**Problem details**
Write the data out again exactly, with no pictures.

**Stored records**
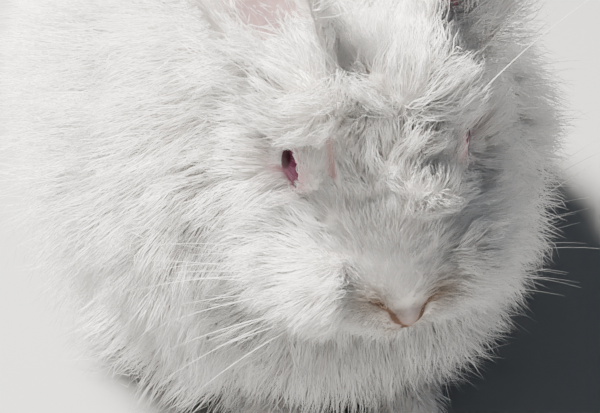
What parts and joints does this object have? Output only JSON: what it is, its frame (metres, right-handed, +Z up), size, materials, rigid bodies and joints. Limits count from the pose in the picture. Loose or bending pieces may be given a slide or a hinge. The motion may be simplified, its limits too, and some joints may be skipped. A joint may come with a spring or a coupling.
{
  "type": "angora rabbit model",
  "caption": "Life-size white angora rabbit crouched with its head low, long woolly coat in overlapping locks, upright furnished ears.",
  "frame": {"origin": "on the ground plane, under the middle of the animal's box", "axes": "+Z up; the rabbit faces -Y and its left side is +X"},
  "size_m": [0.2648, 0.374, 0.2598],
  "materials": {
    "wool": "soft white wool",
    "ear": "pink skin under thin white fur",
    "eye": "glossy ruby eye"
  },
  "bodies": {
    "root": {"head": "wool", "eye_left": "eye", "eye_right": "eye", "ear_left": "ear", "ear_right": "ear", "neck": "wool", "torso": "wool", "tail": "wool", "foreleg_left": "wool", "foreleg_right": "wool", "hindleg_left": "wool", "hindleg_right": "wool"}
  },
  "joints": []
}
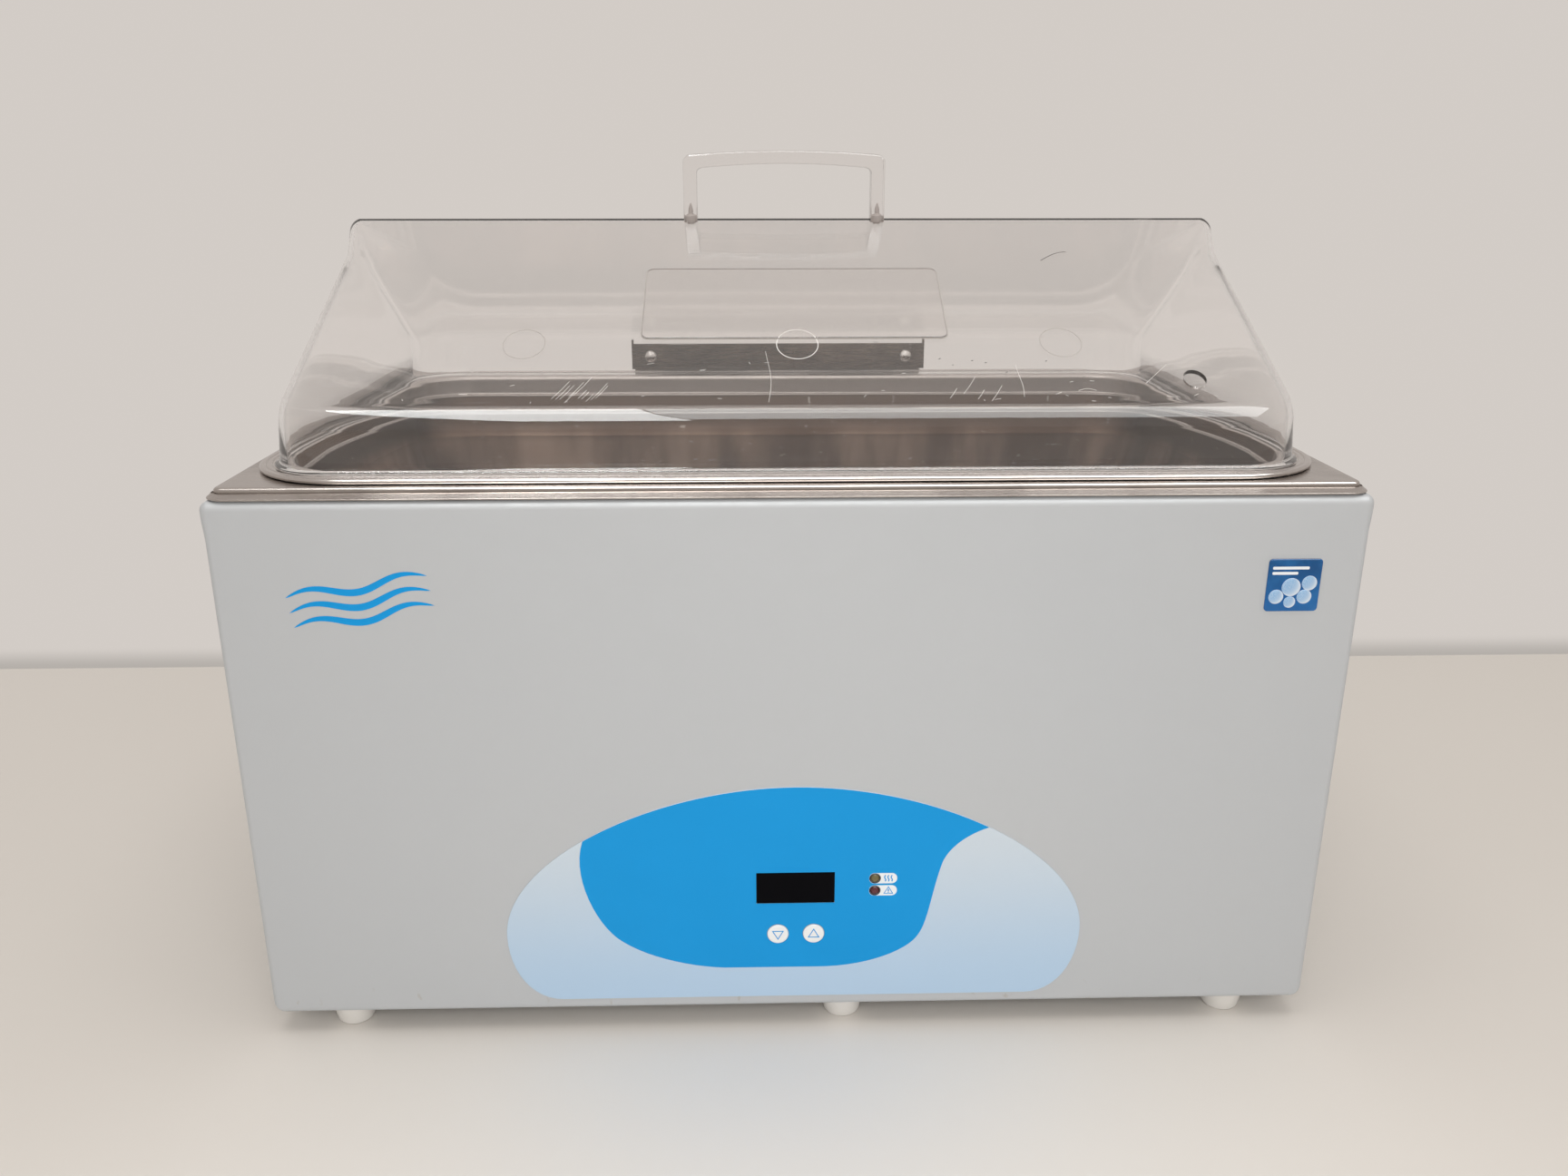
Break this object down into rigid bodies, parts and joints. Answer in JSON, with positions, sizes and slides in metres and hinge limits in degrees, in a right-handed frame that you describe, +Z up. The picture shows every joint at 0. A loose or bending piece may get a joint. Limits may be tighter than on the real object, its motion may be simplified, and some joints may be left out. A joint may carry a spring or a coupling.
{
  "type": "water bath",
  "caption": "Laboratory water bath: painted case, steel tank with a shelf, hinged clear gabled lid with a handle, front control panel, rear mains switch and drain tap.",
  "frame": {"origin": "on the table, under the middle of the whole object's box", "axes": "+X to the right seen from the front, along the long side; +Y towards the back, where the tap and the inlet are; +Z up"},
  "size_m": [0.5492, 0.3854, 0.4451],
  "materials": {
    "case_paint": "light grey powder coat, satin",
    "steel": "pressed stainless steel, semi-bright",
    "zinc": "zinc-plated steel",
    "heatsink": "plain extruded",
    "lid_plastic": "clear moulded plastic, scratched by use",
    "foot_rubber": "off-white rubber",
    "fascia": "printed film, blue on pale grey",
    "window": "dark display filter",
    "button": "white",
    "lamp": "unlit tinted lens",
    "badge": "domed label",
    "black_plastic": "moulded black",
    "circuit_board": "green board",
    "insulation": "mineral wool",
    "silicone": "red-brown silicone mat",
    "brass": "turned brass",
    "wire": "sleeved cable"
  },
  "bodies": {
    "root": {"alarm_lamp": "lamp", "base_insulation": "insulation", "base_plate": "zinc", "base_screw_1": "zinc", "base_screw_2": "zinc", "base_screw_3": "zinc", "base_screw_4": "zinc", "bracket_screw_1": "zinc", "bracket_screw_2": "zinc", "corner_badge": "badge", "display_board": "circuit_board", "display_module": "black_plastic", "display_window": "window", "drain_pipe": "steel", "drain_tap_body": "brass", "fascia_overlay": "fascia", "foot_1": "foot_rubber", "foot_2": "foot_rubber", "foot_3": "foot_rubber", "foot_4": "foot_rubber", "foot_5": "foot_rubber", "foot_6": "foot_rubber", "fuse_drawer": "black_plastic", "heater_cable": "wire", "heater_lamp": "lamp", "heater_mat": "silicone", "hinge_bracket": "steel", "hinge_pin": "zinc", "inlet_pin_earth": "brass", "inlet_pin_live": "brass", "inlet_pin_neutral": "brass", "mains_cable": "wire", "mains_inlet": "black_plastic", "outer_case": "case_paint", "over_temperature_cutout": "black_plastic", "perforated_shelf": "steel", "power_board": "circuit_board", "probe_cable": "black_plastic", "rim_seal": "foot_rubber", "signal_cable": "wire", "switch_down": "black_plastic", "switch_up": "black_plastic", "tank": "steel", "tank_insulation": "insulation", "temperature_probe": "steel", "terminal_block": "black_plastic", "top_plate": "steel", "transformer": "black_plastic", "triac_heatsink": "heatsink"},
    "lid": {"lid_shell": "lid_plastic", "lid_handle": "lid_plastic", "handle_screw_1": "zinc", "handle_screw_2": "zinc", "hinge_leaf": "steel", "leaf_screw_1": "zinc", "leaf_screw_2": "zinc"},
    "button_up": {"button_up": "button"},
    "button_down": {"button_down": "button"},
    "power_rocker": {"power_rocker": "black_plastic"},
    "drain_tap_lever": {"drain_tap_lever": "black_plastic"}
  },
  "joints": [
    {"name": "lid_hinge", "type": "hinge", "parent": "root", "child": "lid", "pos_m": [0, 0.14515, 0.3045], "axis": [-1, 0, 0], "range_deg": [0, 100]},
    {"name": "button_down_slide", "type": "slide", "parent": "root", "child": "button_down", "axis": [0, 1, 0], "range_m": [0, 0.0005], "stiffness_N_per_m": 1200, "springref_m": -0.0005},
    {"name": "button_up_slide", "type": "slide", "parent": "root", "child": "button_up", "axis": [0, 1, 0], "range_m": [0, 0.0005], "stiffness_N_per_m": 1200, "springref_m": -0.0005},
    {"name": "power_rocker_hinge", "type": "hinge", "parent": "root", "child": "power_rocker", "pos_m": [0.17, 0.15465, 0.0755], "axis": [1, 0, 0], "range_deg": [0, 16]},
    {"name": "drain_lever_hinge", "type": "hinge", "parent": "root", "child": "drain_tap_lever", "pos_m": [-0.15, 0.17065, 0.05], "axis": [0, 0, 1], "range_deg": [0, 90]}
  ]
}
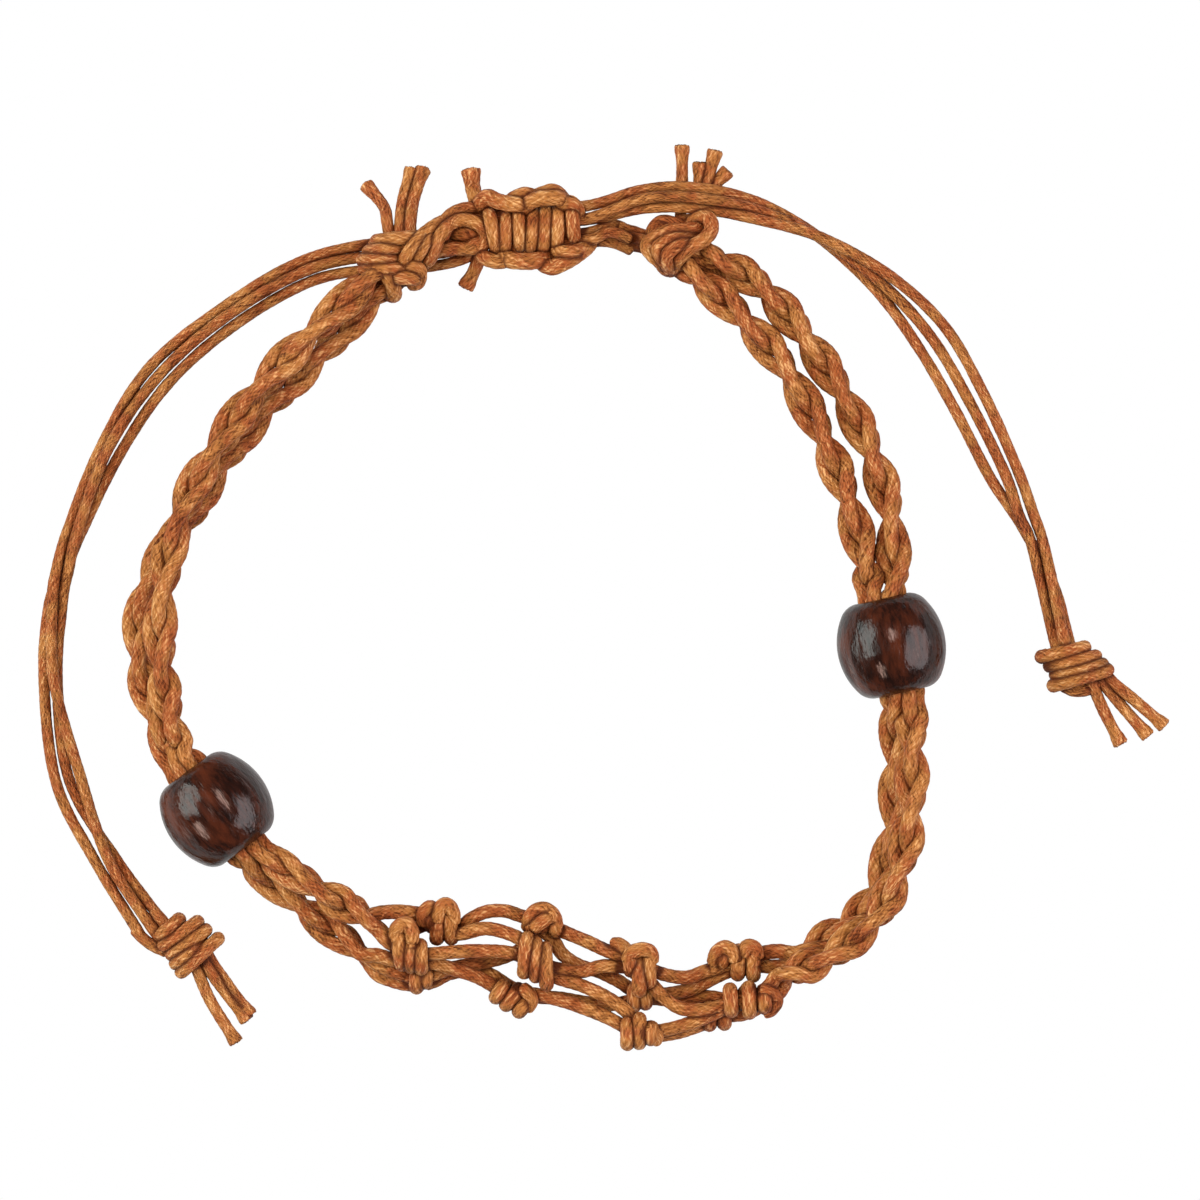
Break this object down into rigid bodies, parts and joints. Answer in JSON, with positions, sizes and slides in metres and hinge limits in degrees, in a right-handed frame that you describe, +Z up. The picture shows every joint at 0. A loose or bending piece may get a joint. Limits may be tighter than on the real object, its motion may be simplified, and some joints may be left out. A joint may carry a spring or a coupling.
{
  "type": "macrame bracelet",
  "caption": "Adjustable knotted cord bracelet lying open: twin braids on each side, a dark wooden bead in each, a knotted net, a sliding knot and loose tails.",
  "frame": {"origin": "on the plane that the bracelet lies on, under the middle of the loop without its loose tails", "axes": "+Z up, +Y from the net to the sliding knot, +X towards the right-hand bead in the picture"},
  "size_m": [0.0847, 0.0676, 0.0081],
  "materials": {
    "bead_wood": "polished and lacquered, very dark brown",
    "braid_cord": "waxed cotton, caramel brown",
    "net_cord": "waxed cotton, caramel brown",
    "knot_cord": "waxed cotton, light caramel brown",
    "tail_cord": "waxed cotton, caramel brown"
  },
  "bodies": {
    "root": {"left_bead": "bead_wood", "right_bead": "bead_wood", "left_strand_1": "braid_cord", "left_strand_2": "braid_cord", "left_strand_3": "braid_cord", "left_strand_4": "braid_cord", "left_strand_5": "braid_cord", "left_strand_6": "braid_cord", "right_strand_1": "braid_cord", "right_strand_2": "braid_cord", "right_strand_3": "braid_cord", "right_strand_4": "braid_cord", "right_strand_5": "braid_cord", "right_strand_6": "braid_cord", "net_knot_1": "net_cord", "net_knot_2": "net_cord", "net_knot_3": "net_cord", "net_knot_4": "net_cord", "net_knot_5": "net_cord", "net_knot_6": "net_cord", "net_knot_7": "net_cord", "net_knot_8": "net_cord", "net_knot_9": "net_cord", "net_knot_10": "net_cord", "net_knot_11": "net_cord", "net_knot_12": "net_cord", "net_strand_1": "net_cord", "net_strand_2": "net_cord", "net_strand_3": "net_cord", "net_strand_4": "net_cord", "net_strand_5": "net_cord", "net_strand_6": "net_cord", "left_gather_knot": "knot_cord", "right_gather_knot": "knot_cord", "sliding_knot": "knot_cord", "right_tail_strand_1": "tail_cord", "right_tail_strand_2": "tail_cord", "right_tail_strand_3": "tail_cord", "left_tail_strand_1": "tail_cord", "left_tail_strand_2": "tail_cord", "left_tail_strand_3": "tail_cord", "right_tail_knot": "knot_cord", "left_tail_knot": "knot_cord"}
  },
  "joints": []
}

**Exercise output**
What parts and joints does this object have? Output only JSON: what it is, its frame (metres, right-handed, +Z up), size, materials, rigid bodies and joints. Limits count from the pose in the picture. Loose or bending pieces may be given a slide or a hinge. The motion may be simplified, its limits too, and some joints may be skipped. A joint may come with a spring or a coupling.
{
  "type": "angora rabbit model",
  "caption": "Life-size white angora rabbit crouched with its head low, long woolly coat in overlapping locks, upright furnished ears.",
  "frame": {"origin": "on the ground plane, under the middle of the animal's box", "axes": "+Z up; the rabbit faces -Y and its left side is +X"},
  "size_m": [0.2648, 0.374, 0.2598],
  "materials": {
    "wool": "soft white wool",
    "ear": "pink skin under thin white fur",
    "eye": "glossy ruby eye"
  },
  "bodies": {
    "root": {"head": "wool", "eye_left": "eye", "eye_right": "eye", "ear_left": "ear", "ear_right": "ear", "neck": "wool", "torso": "wool", "tail": "wool", "foreleg_left": "wool", "foreleg_right": "wool", "hindleg_left": "wool", "hindleg_right": "wool"}
  },
  "joints": []
}
Break this object down into rigid bodies, parts and joints. Answer in JSON, with positions, sizes and slides in metres and hinge limits in degrees, in a right-handed frame that you describe, +Z up. The picture shows every joint at 0. A loose or bending piece may get a joint. Limits may be tighter than on the real object, its motion may be simplified, and some joints may be left out. A joint may carry a spring or a coupling.
{
  "type": "water bath",
  "caption": "Laboratory water bath: painted case, steel tank with a shelf, hinged clear gabled lid with a handle, front control panel, rear mains switch and drain tap.",
  "frame": {"origin": "on the table, under the middle of the whole object's box", "axes": "+X to the right seen from the front, along the long side; +Y towards the back, where the tap and the inlet are; +Z up"},
  "size_m": [0.5492, 0.3854, 0.4451],
  "materials": {
    "case_paint": "light grey powder coat, satin",
    "steel": "pressed stainless steel, semi-bright",
    "zinc": "zinc-plated steel",
    "heatsink": "plain extruded",
    "lid_plastic": "clear moulded plastic, scratched by use",
    "foot_rubber": "off-white rubber",
    "fascia": "printed film, blue on pale grey",
    "window": "dark display filter",
    "button": "white",
    "lamp": "unlit tinted lens",
    "badge": "domed label",
    "black_plastic": "moulded black",
    "circuit_board": "green board",
    "insulation": "mineral wool",
    "silicone": "red-brown silicone mat",
    "brass": "turned brass",
    "wire": "sleeved cable"
  },
  "bodies": {
    "root": {"alarm_lamp": "lamp", "base_insulation": "insulation", "base_plate": "zinc", "base_screw_1": "zinc", "base_screw_2": "zinc", "base_screw_3": "zinc", "base_screw_4": "zinc", "bracket_screw_1": "zinc", "bracket_screw_2": "zinc", "corner_badge": "badge", "display_board": "circuit_board", "display_module": "black_plastic", "display_window": "window", "drain_pipe": "steel", "drain_tap_body": "brass", "fascia_overlay": "fascia", "foot_1": "foot_rubber", "foot_2": "foot_rubber", "foot_3": "foot_rubber", "foot_4": "foot_rubber", "foot_5": "foot_rubber", "foot_6": "foot_rubber", "fuse_drawer": "black_plastic", "heater_cable": "wire", "heater_lamp": "lamp", "heater_mat": "silicone", "hinge_bracket": "steel", "hinge_pin": "zinc", "inlet_pin_earth": "brass", "inlet_pin_live": "brass", "inlet_pin_neutral": "brass", "mains_cable": "wire", "mains_inlet": "black_plastic", "outer_case": "case_paint", "over_temperature_cutout": "black_plastic", "perforated_shelf": "steel", "power_board": "circuit_board", "probe_cable": "black_plastic", "rim_seal": "foot_rubber", "signal_cable": "wire", "switch_down": "black_plastic", "switch_up": "black_plastic", "tank": "steel", "tank_insulation": "insulation", "temperature_probe": "steel", "terminal_block": "black_plastic", "top_plate": "steel", "transformer": "black_plastic", "triac_heatsink": "heatsink"},
    "lid": {"lid_shell": "lid_plastic", "lid_handle": "lid_plastic", "handle_screw_1": "zinc", "handle_screw_2": "zinc", "hinge_leaf": "steel", "leaf_screw_1": "zinc", "leaf_screw_2": "zinc"},
    "button_up": {"button_up": "button"},
    "button_down": {"button_down": "button"},
    "power_rocker": {"power_rocker": "black_plastic"},
    "drain_tap_lever": {"drain_tap_lever": "black_plastic"}
  },
  "joints": [
    {"name": "lid_hinge", "type": "hinge", "parent": "root", "child": "lid", "pos_m": [0, 0.14515, 0.3045], "axis": [-1, 0, 0], "range_deg": [0, 100]},
    {"name": "button_down_slide", "type": "slide", "parent": "root", "child": "button_down", "axis": [0, 1, 0], "range_m": [0, 0.0005], "stiffness_N_per_m": 1200, "springref_m": -0.0005},
    {"name": "button_up_slide", "type": "slide", "parent": "root", "child": "button_up", "axis": [0, 1, 0], "range_m": [0, 0.0005], "stiffness_N_per_m": 1200, "springref_m": -0.0005},
    {"name": "power_rocker_hinge", "type": "hinge", "parent": "root", "child": "power_rocker", "pos_m": [0.17, 0.15465, 0.0755], "axis": [1, 0, 0], "range_deg": [0, 16]},
    {"name": "drain_lever_hinge", "type": "hinge", "parent": "root", "child": "drain_tap_lever", "pos_m": [-0.15, 0.17065, 0.05], "axis": [0, 0, 1], "range_deg": [0, 90]}
  ]
}
Break this object down into rigid bodies, parts and joints. Answer in JSON, with positions, sizes and slides in metres and hinge limits in degrees, in a right-handed frame that you describe, +Z up. The picture shows every joint at 0. A loose or bending piece may get a joint. Limits may be tighter than on the real object, its motion may be simplified, and some joints may be left out. A joint may carry a spring or a coupling.
{
  "type": "macrame bracelet",
  "caption": "Adjustable knotted cord bracelet lying open: twin braids on each side, a dark wooden bead in each, a knotted net, a sliding knot and loose tails.",
  "frame": {"origin": "on the plane that the bracelet lies on, under the middle of the loop without its loose tails", "axes": "+Z up, +Y from the net to the sliding knot, +X towards the right-hand bead in the picture"},
  "size_m": [0.0847, 0.0676, 0.0081],
  "materials": {
    "bead_wood": "polished and lacquered, very dark brown",
    "braid_cord": "waxed cotton, caramel brown",
    "net_cord": "waxed cotton, caramel brown",
    "knot_cord": "waxed cotton, light caramel brown",
    "tail_cord": "waxed cotton, caramel brown"
  },
  "bodies": {
    "root": {"left_bead": "bead_wood", "right_bead": "bead_wood", "left_strand_1": "braid_cord", "left_strand_2": "braid_cord", "left_strand_3": "braid_cord", "left_strand_4": "braid_cord", "left_strand_5": "braid_cord", "left_strand_6": "braid_cord", "right_strand_1": "braid_cord", "right_strand_2": "braid_cord", "right_strand_3": "braid_cord", "right_strand_4": "braid_cord", "right_strand_5": "braid_cord", "right_strand_6": "braid_cord", "net_knot_1": "net_cord", "net_knot_2": "net_cord", "net_knot_3": "net_cord", "net_knot_4": "net_cord", "net_knot_5": "net_cord", "net_knot_6": "net_cord", "net_knot_7": "net_cord", "net_knot_8": "net_cord", "net_knot_9": "net_cord", "net_knot_10": "net_cord", "net_knot_11": "net_cord", "net_knot_12": "net_cord", "net_strand_1": "net_cord", "net_strand_2": "net_cord", "net_strand_3": "net_cord", "net_strand_4": "net_cord", "net_strand_5": "net_cord", "net_strand_6": "net_cord", "left_gather_knot": "knot_cord", "right_gather_knot": "knot_cord", "sliding_knot": "knot_cord", "right_tail_strand_1": "tail_cord", "right_tail_strand_2": "tail_cord", "right_tail_strand_3": "tail_cord", "left_tail_strand_1": "tail_cord", "left_tail_strand_2": "tail_cord", "left_tail_strand_3": "tail_cord", "right_tail_knot": "knot_cord", "left_tail_knot": "knot_cord"}
  },
  "joints": []
}